Going on what I have found out to date I’m thinking it might be a
seeded mabe pearl, it’s quite round (only about 0.5mm discrepancy),
but a bit shallow to be hemispherical (5.5mm vs. 7.3mm it should be).
I know it comes from around Tahiti somewhere (I haven’t asked exactly
where), but the distribution of the oyster in question is rather wide
spread in that part of the world, so it could be anyone of 500 or so
atolls, islands or reefs! I won’t rule out it being natural, but
going on the shape I’m starting to think it’s a long shot, not to
worry, it’s still as pretty today as it was last week!

Incidentally there is a shallow oval blister pearl of to one side of
the big one, it’s only 2mm high by 6mm wide and 18mm long, so this
one might be natural (it’s rather irregular in shape), but isn’t
quite a pretty, not as much colour and the lustre isn’t the same…
Still it has it’s charms, one of the big ones is it’s there!

When I do start to cut out the pearl I will be wearing a half face
respirator, you only get one set of lungs (normally) and it pays to
keep them in good nick.

Cheers, Thomas.
Janstrom Designs.


#10

I’ve worked on many mabe pearl rings and earrings where I’ve had to
soak the pearl out of the mounting. Every one I’ve come across is
made with the top blister of nacre, a round mother of pearl ball
inside with glue filling up all the empty space, and a flat mother
of pearl backing piece.
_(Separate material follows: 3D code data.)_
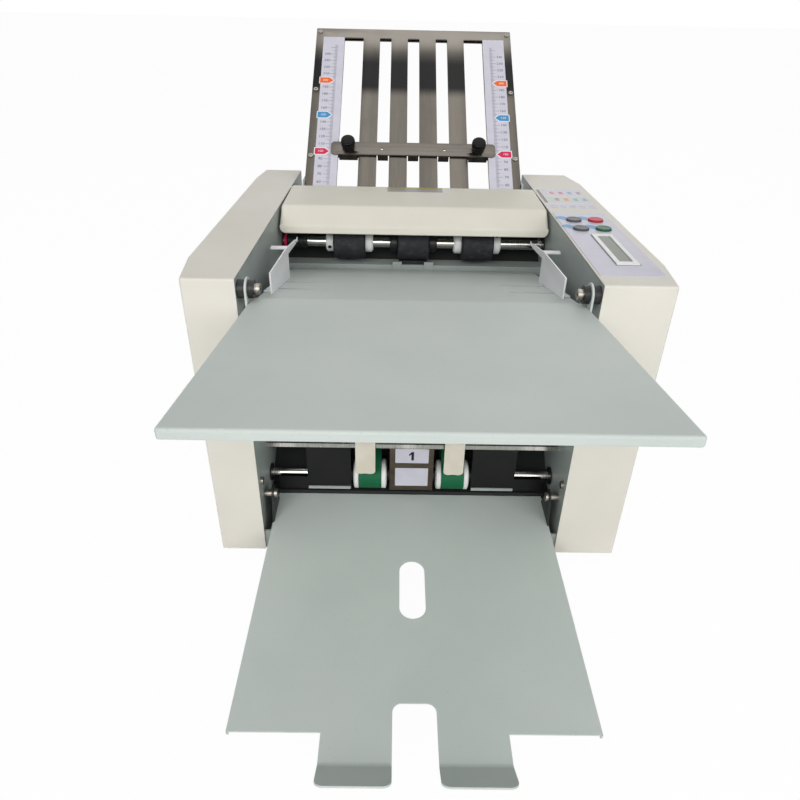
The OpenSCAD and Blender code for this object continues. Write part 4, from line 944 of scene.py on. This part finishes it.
hubs, webs = [], []
webLoop = rounded([(50, 107), (34, 107), (34, 98), (46, 98)], 2, 4, closed=True)
for centre, armName in zip(pressArm["centres"], ("leftPressArm", "rightPressArm")):
    make(armName, pressArmShape(centre), "press_arms", "creamPlastic", slot="cream_plastic", wall=2.6,
         edge=0.6, even=False, offset=0, rings=3)
    hubs.append(pressHub(centre))
    webs += [earPlate([webLoop], centre + x, centre + x + 2.0, 0.3) for x in (-7.6, 5.6)]
make("pressArmHubs", joined(*hubs, *webs), "press_arms", "creamPlastic", ["press_arms"], "cream_plastic")
r = pressArm["rod"]
rod = onRodAxis([(-31, 0), (-31, r), (27, r), (27, 0)])
make("pressArmRod", rod, "press_arms", "chrome", slot="bright_steel")
# the rod's outer lengths, beyond the arms, are black as painted shade
shadedRodEnds = [onRodAxis([(low, 0), (low, r - 0.3), (low + 0.3, r), (high - 0.3, r), (high, r - 0.3), (high, 0)])
           for low, high in ((-132.5, -31.01), (27.01, 132.5))]
make("pressArmRodShadedEnds", joined(*shadedRodEnds), "press_arms", "blackPlastic", slot="bright_steel")
print("press arms ready")

# The bent tails of the side guides
guideTail = {"path": [(109.6, 161.5), (108.4, 166.5), (109.2, 172.4)], "half": 0.5, "low": 234.9,
             "high": 237.3}
tailPath = rounded(guideTail["path"], [0, 4, 0], 8)
tailLoop = np.concatenate([inset(tailPath, guideTail["half"], closed=False),
                           inset(tailPath, -guideTail["half"], closed=False)[::-1]])
tail = slab([tailLoop[::-1]], guideTail["low"], guideTail["high"], 0.2)
make("rightGuideTail", tail, "right_side_guide", "sheetSteel", slot="stainless")
make("leftGuideTail", mirrored(tail), "left_side_guide", "sheetSteel", slot="stainless")

delivery = {"face": 40, "labels": ((-14.5, 14.9, 76.4, 91.6), (-14.5, 14.9, 51, 70.8)),
            "figureAt": (0.6, 84.0), "ledge": (54.6, 92.6, 46.1, 48.9), "ledgeFace": 40.98}


def standing(loops, y, thickness=0.2):
    # outlines drawn in (x, z) on the face of an upright plate at y
    points, faces = slab([np.asarray(loop, float) for loop in loops], 0, thickness, 0.03, 1)
    return np.stack([points[:, 0], y - points[:, 2], points[:, 1]], -1), faces


labels = joined(*[standing([box(*sides, 0.6)], delivery["face"]) for sides in delivery["labels"]])
make("deliveryLabels", labels, "body", "label", slot="label_metal")
figure = np.array([(-1.0, -4.6), (1.3, -4.6), (1.3, 4.6), (-0.5, 4.6), (-3.1, 1.9), (-3.1, 0.2), (-1.0, 1.7)])
number = standing([figure + np.array(delivery["figureAt"])], delivery["face"] - 0.2, 0.1)
make("deliveryNumber", number, "body", "inkBlack", slot="label_metal")
ledge = standing([box(*delivery["ledge"], 0.3)], delivery["ledgeFace"], 0.9)
make("deliveryLedges", bothSides(ledge), "body", "wall", slot="label_metal")

button = {"radius": 6.8, "stem": 2.0, "top": 262.4}


def pushButton(x, y):
    # a shallow dished cap on a round stem
    r, stem, top = button["radius"], button["stem"], button["top"]
    profile = rounded([(248.2, 0), (248.2, stem), (256.5, stem), (256.5, r + 1.2), (258.5, r + 1.2),
                       (258.5, r), (top, r), (top - 0.35, r * 0.6), (top - 0.45, 0)],
                      [0, 0, 0, 0, 0, 0, 0.9, 3, 0], 6)
    return turned(profile, (x, y, 0), "z", 64)


(front, rear), (left, right) = panel["rows"], panel["columns"]
for node, x, y in (("button_grey_rear", left, rear), ("button_red", right, rear),
                   ("button_grey_front", left, front), ("button_green", right, front)):
    colour = node.split("_")[1]
    make(node.replace("_", " ").title().replace(" ", "") + "Cap", pushButton(x, y), node,
         "button" + colour.title(), [node], "button_" + colour)


def printed(name, loops, ink, height):
    make(name, flatShapes(loops, height), "body", ink, slot="membrane")


def capsule(start, end, half):
    # a bar round at its start, from one point to another
    start, end = np.asarray(start, float), np.asarray(end, float)
    along = (end - start) / np.linalg.norm(end - start)
    side = np.array([-along[1], along[0]])
    corners = [start - (along + side) * half, end - side * half, end + side * half,
               start - (along - side) * half]
    return rounded(corners, [half * 0.98, 0, 0, half * 0.98], 8, closed=True)


tags = [capsule((x - 9.6, y + 8.4), (x - 3.6, y + 3.2), 4.9) for x in panel["columns"] for y in panel["rows"]]
printed("buttonTags", tags, "inkBlue", panel["inkTop"])

# The program chart behind the buttons: a title bar, a row of cells, a grey row and a row of fold signs
chart = {"first": 144.3, "pitch": 9.25, "on": 259.98, "cells": (255, 281), "upper": 266, "lower": 238.5,
         "right": 176.2, "strokes": 135.4}
cellAt = [chart["first"] + k * chart["pitch"] for k in range(4)]
cells = [box(134.4, 139.3, *chart["cells"], 0.5)]
cells += [box(x - 4.4, x + 4.4, *chart["cells"], 0.5) for x in cellAt]
cells.append(box(129.8, chart["right"], 203.5, 222, 0.6))
printed("chartCells", cells, "film", chart["on"])
printed("chartBand", [box(134.0, chart["right"], 226, 250, 0.6)], "inkSoft", chart["on"])
signs = {"inkRed": [(0, "upper"), (1, "upper")], "inkBlue": [(2, "upper"), (2, "lower"), (3, "lower")],
         "inkOrange": [(1, "lower")], "inkPlum": [(0, "lower"), (3, "upper")]}
for ink, spots in signs.items():
    shapes = []
    for column, row in spots:
        x, y = cellAt[column], chart[row]
        shapes += [box(x - 2.2, x + 2.2, y - 4.6, y - 0.5, 1.2), box(x - 2.2, x + 2.2, y + 0.5, y + 4.6, 1.2)]
    printed("chartSigns" + ink[3:], shapes, ink, chart["on"] + 0.03)


def foldSign(x, y, bends):
    # a sheet seen from its edge: a zigzag path given a line's width
    steps = np.arange(bends + 2)
    path = np.column_stack([x - 3 + 6 * steps / (bends + 1), y + 4 * (steps % 2)])
    return np.concatenate([inset(path, -0.25, closed=False), inset(path, 0.25, closed=False)[::-1]])


strokeAt = [chart["strokes"] + k * chart["pitch"] for k in range(5)]
strokes = [foldSign(x, 210, bends) for x, bends in zip(strokeAt, (1, 2, 3, 2, 1))]
strokes += [box(x - 2.6, x + 2.6, 206, 206.6) for x in strokeAt]
printed("chartStrokes", strokes, "inkGrey", chart["on"] + 0.03)
printed("chartBar", [box(129.8, 133.1, 225, 278.3, 0.5)], "inkDark", chart["on"])
outline = [box(147.0, 147.5, 41.5, 117), box(165.8, 166.3, 41.5, 117), box(147.0, 166.3, 40.9, 41.5)]
printed("displayLines", outline, "inkBlack", panel["inkTop"])
print("control panel ready")

studio = {"floor": 40.0, "world": 0.26, "glow": 0.97}


def backgroundGate(tree):
    # one for the rays that see the background itself: from the camera, in gloss, and through glass
    camera, glossy, clear = (tree.node("ShaderNodeLightPath", output="Is %s Ray" % kind)
                             for kind in ("Camera", "Glossy", "Transmission"))
    return camera.maths("MAXIMUM", camera.maths("MAXIMUM", camera, glossy), clear)


def lightWorld():
    # white where it is seen, and a faint cool light where it only lights
    world = bpy.data.worlds.new("studio")
    bpy.context.scene.world = world
    tree = Tree(world)
    seen = tree.node("ShaderNodeBackground", None, [(1, 1, 1, 1), 1.0])
    felt = tree.node("ShaderNodeBackground", None, [(0.97, 0.98, 1, 1), studio["world"]])
    blend = tree.node("ShaderNodeMixShader", None, [backgroundGate(tree), felt, seen])
    tree.node("ShaderNodeOutputWorld", None, [blend])


def layFloor():
    # a matt floor that mostly glows white where it is seen, so that only soft shadows show
    side = studio["floor"]
    mesh = bpy.data.meshes.new("floor")
    corners = [(-side, -side, 0), (side, -side, 0), (side, side, 0), (-side, side, 0)]
    mesh.from_pydata(corners, [], [(0, 1, 2, 3)])
    floor = bpy.data.objects.new("floor", mesh)
    bpy.context.scene.collection.objects.link(floor)
    material = bpy.data.materials.new("floorWhite")
    tree = Tree(material)
    matt = tree.node("ShaderNodeBsdfDiffuse", None, [(0.9, 0.9, 0.9, 1)])
    glow = tree.node("ShaderNodeEmission", None, [(1, 1, 1, 1), 1.0])
    share = backgroundGate(tree) * studio["glow"]
    blend = tree.node("ShaderNodeMixShader", None, [share, matt, glow])
    tree.node("ShaderNodeOutputMaterial", None, [blend])
    mesh.materials.append(material)


def softbox(name, spot, aim, size, power):
    light = bpy.data.lights.new(name, "AREA")
    light.shape, light.size, light.energy = "SQUARE", size, power
    lamp = bpy.data.objects.new(name, light)
    lamp.location = spot
    lamp.rotation_euler = (Vector(aim) - Vector(spot)).to_track_quat("-Z", "Y").to_euler()
    bpy.context.scene.collection.objects.link(lamp)


lightWorld()
layFloor()
# Each lamp's place, aim, size and power
lamps = {"key": ((-1.1, -2.2, 1.7), (0, 0, 0.15), 1.5, 27.0),
         "fill": ((1.5, -1.8, 1.2), (0, 0, 0.15), 1.5, 17.0),
         "front": ((0.1, -3.0, 1.5), (0, -0.2, 0.1), 1.8, 23.0),
         "top": ((0.1, 0.3, 2.3), (0, 0, 0.1), 1.6, 6.0),
         "back": ((0.4, 2.3, 1.3), (0, 0, 0.2), 1.5, 5.0)}
for lampName, lamp in lamps.items():
    softbox(lampName, *lamp)

shot = {"spot": (-16.683, -419.643, 418.952), "turn": (58.8771, -1.04487, -0.01527), "lens": 28.976}
cameraData = bpy.data.cameras.new("camera")
cameraData.lens, cameraData.sensor_width, cameraData.clip_start = shot["lens"], 36, 0.01
camera = bpy.data.objects.new("camera", cameraData)
camera.location = place([shot["spot"]])[0]
camera.rotation_euler = [math.radians(a) for a in shot["turn"]]
bpy.context.scene.collection.objects.link(camera)
bpy.context.scene.camera = camera
bpy.context.scene.view_settings.view_transform = "Standard"
print("studio ready")
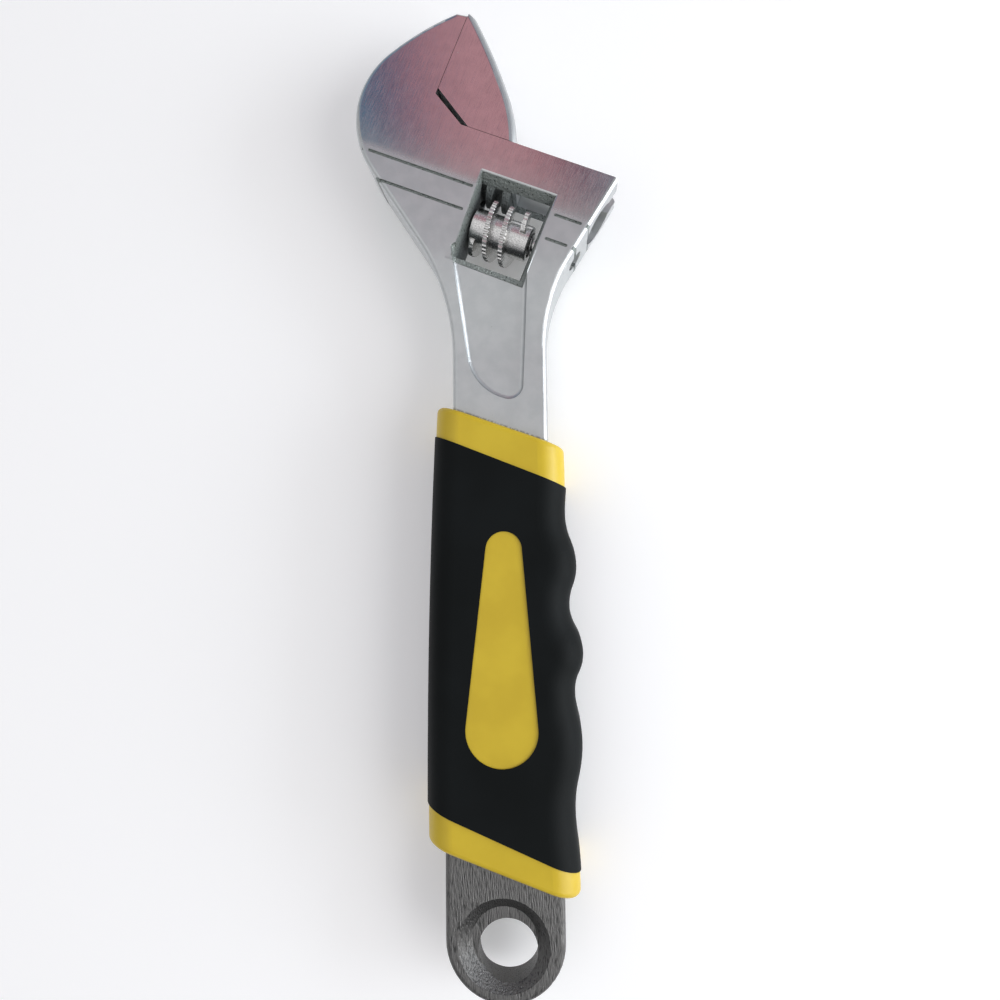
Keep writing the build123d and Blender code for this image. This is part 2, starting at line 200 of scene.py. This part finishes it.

Most of the time I have to reglue all of
this back together.

So if you cut your blister pearl off and the nucleus pops out, no
harm done. Just glue it in, filling up the cavity completely with
glue. That adds strength, so the blister doesn’t break when hit in
normal wear. Use clear glue - the blister is translucent and will
take on the tint of your glue. You can make your own flat backing
piece if you want a professional look. Use a thin piece and round
the bottom edges so they won’t chip when glued or set.